Sir Mann’s conclusion on the final issue regarding semantic selection criteria is a particularly notable one, as it appears to depart from the established UK position that selecting by semantic criteria alone is insufficient to provide a technical effect under the Aerotel test. This also raises the issue as to whether the IPO’s view on the patentability of ANNs, and computer programs more generally, will remain in harmony with that of the European Patent Office (EPO). 

The EPO currently considers the use of semantic parameters to be non-technical, and semantic considerations are deemed incapable of contributing to an inventive step unless the parameters interact with other technical features in some way to solve a technical problem. 

For the EPO to have reached the same positive conclusion as the IPO via their alternative “problem-solution” approach, it would need to have been satisfied that selecting the file based on semantic parameters helps address a technical problem.

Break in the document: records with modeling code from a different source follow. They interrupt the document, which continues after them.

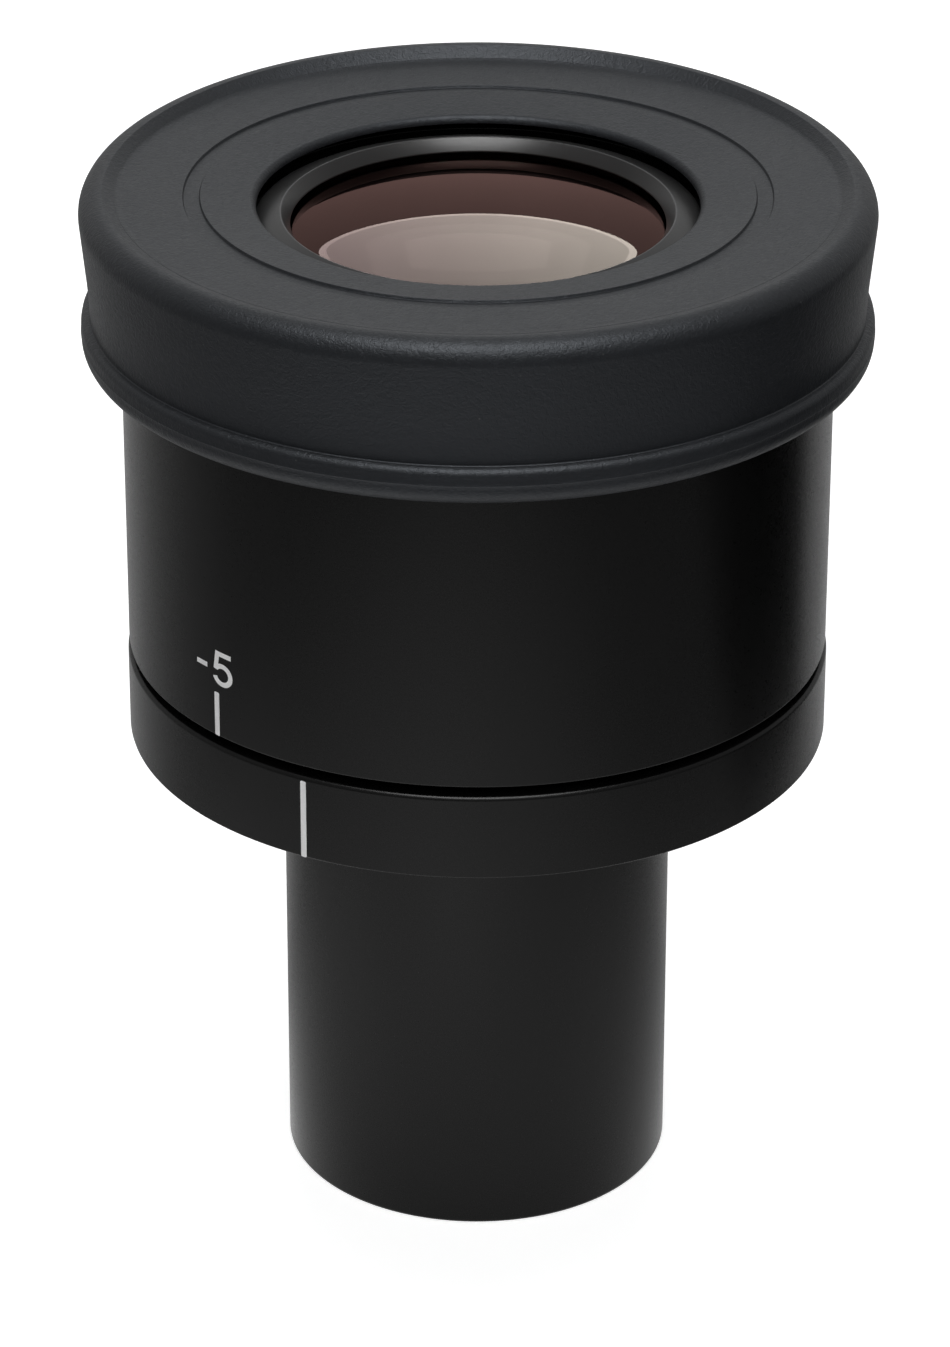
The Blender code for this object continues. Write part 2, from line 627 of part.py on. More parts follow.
def buildHelicoidNut(knob):
    outline = [
        (nutBore, nutZ),
        (nutR, nutZ),
        (nutR, nutTopZ),
        (nutPocketR, nutTopZ),
        (nutPocketR, sleeveTopZ),
        (nutBore, sleeveTopZ),
    ]
    nut = turned("helicoid_nut", nutZ, outline, INNER_SIDES, BRASS, knob)
    for number, angle in enumerate(evenAngles(THREAD_STARTS, THREAD_ANGLE), 1):
        lug = helicalBar(
            f"lug_{number}",
            sleeveR - THREAD_DEPTH + RUN_GAP,
            nutBore + NUT_WALL,
            THREAD_WIDTH - 2.0 * THREAD_SIDE_GAP,
            angle,
            nutZ + LUG_HEIGHT,
            LUG_SWEEP,
            LUG_STEP,
            knob,
        )
        combine(nut, lug, "UNION")


# The knob: a shell round the nut, a web over it, and a neck that carries the eyecup.
def buildDioptreRing(knob):
    outline = [
        (knobBore, knobZ),
        (knobR - KNOB_CHAMFER, knobZ),
        (knobR, knobZ + KNOB_CHAMFER),
        (knobR, knobShoulderZ - KNOB_SHOULDER_CHAMFER),
        (knobR - KNOB_SHOULDER_CHAMFER, knobShoulderZ),
        (neckR, knobShoulderZ),
        (neckR, neckTopZ),
        (neckBore, neckTopZ),
        (neckBore, knobShoulderZ - KNOB_WEB),
        (knobBore, knobShoulderZ - KNOB_WEB),
    ]
    ring = turned("dioptre_ring", knobZ, outline, OUTER_SIDES, ANODISED, knob)
    screwZ = knobShoulderZ - LOCK_SCREW_DROP
    for number, angle in enumerate(evenAngles(SCREW_COUNT, LOCK_SCREW_ANGLE), 1):
        name = f"lock_screw_{number}"
        piece = screw(name, SCREW_R, SCREW_R, SEAT_GAP, LOCK_SCREW_LENGTH - SEAT_GAP, STEEL, knob)
        pointOutwards(piece, knobBore + LOCK_SCREW_LENGTH - SEAT_GAP, screwZ, angle)
        hole = rod(f"{name}_hole", SCREW_R + SEAT_GAP, -KNOB_WALL, KNOB_WALL, SCREW_SIDES, knob)
        pointOutwards(hole, knobBore + KNOB_WALL / 2.0, screwZ, angle)
        combine(ring, hole, "DIFFERENCE")


# The spring washer and the ring above it keep the cell's flange down on the nut's shoulder.
def buildThrustRings(knob):
    washer = plainRing(sleeveBore, cellFlangeR, 0.0, WASHER_THICKNESS)
    bm = turnedMesh(washer, INNER_SIDES)
    for vert in bm.verts:
        angle = math.atan2(vert.co.y, vert.co.x)
        vert.co.z += WASHER_WAVE / 2.0 * (1.0 + math.sin(WASHER_WAVES * angle))
    paint(makeObject("wave_washer", bm, washerZ, knob), STEEL)
    wall = plainRing(sleeveBore, cellFlangeR, thrustZ, thrustZ + THRUST_HEIGHT)
    ring = turned("thrust_ring", thrustZ, wall, INNER_SIDES, BRASS, knob)
    topZ = thrustZ + THRUST_HEIGHT
    cutSpannerSlots(ring, cellFlangeR, topZ - SPANNER_DEPTH, topZ + SPANNER_DEPTH, knob)


# The eyecup: a collar round the neck, an inner lip over it, a fold groove, and the skirt that is
# turned down outside the knob and ends in a bead.
def buildEyecup(cup):
    apertureR = neckBore - CUP_OVERHANG
    lipZ = neckTopZ + SEAT_GAP
    edgeZ = lipZ + CUP_LIP
    grooveR = neckR + CUP_GROOVE_SETBACK
    grooveZ = edgeZ + CUP_TOP_RISE
    grooveOuterR = grooveR + CUP_GROOVE_WIDTH
    creaseZ = grooveZ + CUP_CREASE_RISE
    skirtR = knobR + CUP_SIDE_GAP
    shoulderR = skirtR + CUP_WALL
    waistR = skirtR + CUP_WAIST_WALL
    bottomZ = creaseZ - CUP_HEIGHT
    beadTopR = waistR - CUP_WAIST_STEP
    beadTopZ = bottomZ + CUP_BEAD_HEIGHT
    beadR = beadTopR + CUP_BEAD_PROUD
    collarBoreR = neckR + SEAT_GAP
    collarR = collarBoreR + CUP_COLLAR_WALL
    collarZ = knobShoulderZ + SEAT_GAP
    underZ = creaseZ - CUP_WEB
    outline = [(apertureR, lipZ)]
    outline += corner(apertureR + CUP_LIP_RADIUS, edgeZ - CUP_LIP_RADIUS, CUP_LIP_RADIUS, 180.0, 90.0, 2)
    outline += [
        (grooveR, grooveZ),
        (grooveR + CUP_GROOVE_WIDTH / 2.0, grooveZ - CUP_GROOVE_DEPTH),
        (grooveOuterR, grooveZ),
        (shoulderR - CUP_CREASE_SETBACK, creaseZ),
    ]
    arcR = shoulderR - CUP_SHOULDER_RADIUS
    arcZ = creaseZ + CUP_ROLL_RISE - CUP_SHOULDER_RADIUS
    outline += corner(arcR, arcZ, CUP_SHOULDER_RADIUS, 90.0, 0.0, 3)
    outline += [(waistR, creaseZ - CUP_WAIST_DROP), (beadTopR, beadTopZ)]
    outline += corner(beadTopR, beadTopZ - CUP_BEAD_PROUD, CUP_BEAD_PROUD, 60.0, 0.0, 1)
    outline += corner(beadR - CUP_BEAD_RADIUS, bottomZ + CUP_BEAD_RADIUS, CUP_BEAD_RADIUS, 0.0, -90.0, 3)
    outline += [
        (skirtR, bottomZ + CUP_LIP_RADIUS),
        (skirtR, underZ - CUP_LIP_RADIUS),
        (skirtR - CUP_LIP_RADIUS, underZ),
        (collarR, underZ),
        (collarR, collarZ),
        (collarBoreR, collarZ),
        (collarBoreR, lipZ),
    ]
    turned("eyecup", collarZ, outline, OUTER_SIDES, RUBBER, cup)


def main():
    for item in list(bpy.data.objects):
        bpy.data.objects.remove(item)
    carriage = axisEmpty("lens_carriage_axis", None)
    knob = axisEmpty("dioptre_knob_axis", carriage)
    cup = axisEmpty("eyecup_axis", knob)
    buildTube()
    buildFieldStop()
    baseRing = buildBaseRing()
    sleeve = buildGuideSleeve()
    buildSleeveScrews(baseRing, sleeve)
    cell = buildLensCell(carriage)
    buildEyeLensRetainer(carriage)
    buildLenses(carriage)
    buildLensRings(carriage)
    buildGuideKey(cell, carriage)
    buildHelicoidNut(knob)
    buildDioptreRing(knob)
    buildThrustRings(knob)
    buildEyecup(cup)


main()
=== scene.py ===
import math

import bmesh
import bpy
from mathutils import Matrix, Vector


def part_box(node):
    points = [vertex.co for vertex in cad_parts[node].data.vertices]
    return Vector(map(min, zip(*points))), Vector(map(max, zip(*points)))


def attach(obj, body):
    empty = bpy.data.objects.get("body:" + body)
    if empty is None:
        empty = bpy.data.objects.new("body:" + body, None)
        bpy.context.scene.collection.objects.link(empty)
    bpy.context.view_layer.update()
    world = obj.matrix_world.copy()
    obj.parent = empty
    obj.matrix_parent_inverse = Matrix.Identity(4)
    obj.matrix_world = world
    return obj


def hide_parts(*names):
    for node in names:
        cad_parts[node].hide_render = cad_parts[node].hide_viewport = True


mm = 0.001
hair = 0.005 * mm  # two corners closer than this count as one place


# A socket's value. Arithmetic on it adds Math nodes.
class Signal:
    def __init__(self, recipe, socket):
        self.recipe = recipe
        self.socket = socket

    def out(self, name):
        return Signal(self.recipe, self.socket.node.outputs[name])

    def math(self, operation, *others):
        return self.recipe.node("ShaderNodeMath", {"operation": operation}, [self, *others])

    def swapped(self, operation, other):
        return self.recipe.node("ShaderNodeMath", {"operation": operation}, [other, self])

    def __add__(self, other):
        return self.math("ADD", other)

    def __sub__(self, other):
        return self.math("SUBTRACT", other)

    def __rsub__(self, other):
        return self.swapped("SUBTRACT", other)

    def __mul__(self, other):
        return self.math("MULTIPLY", other)

    def __lt__(self, other):
        return self.math("LESS_THAN", other)

    __radd__ = __add__
    __rmul__ = __mul__


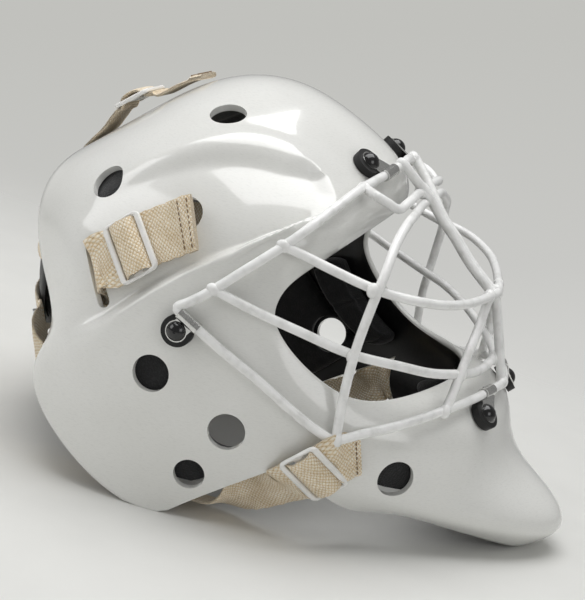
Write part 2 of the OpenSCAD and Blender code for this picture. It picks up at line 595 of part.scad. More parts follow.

In reality, European examiners are rarely persuaded by problem-solution type arguments which rely on carrying out an action - such as selecting a file - merely because it is qualitatively preferred or “better” to do so.

In view of the possibility of a future broadening in CII patentability at the IPO compared with that of the EPO, prospective European applicants will have to carefully consider, with the advice of their patent attorneys, whether to also include a direct UK national application as part of a European filing strategy. 

Shortly after the decision was handed down, the IPO issued statutory guidance informing the public that the IPO “is making an immediate change to practice for the examination of ANNs for excluded subject matter”, and that UK examiners will, at least for the time being, “not object to inventions involving an ANN under the “program for a computer” exclusion of section 1(2)(c).” 

It remains to be seen how liberally, and for how long, the derogation will be applied by UK examiners. AI innovators and legal professionals alike will be keeping a watchful eye out for the update promised in the guidance. The court date for the IPO’s appeal of the decision has been fixed for 14 May 2024.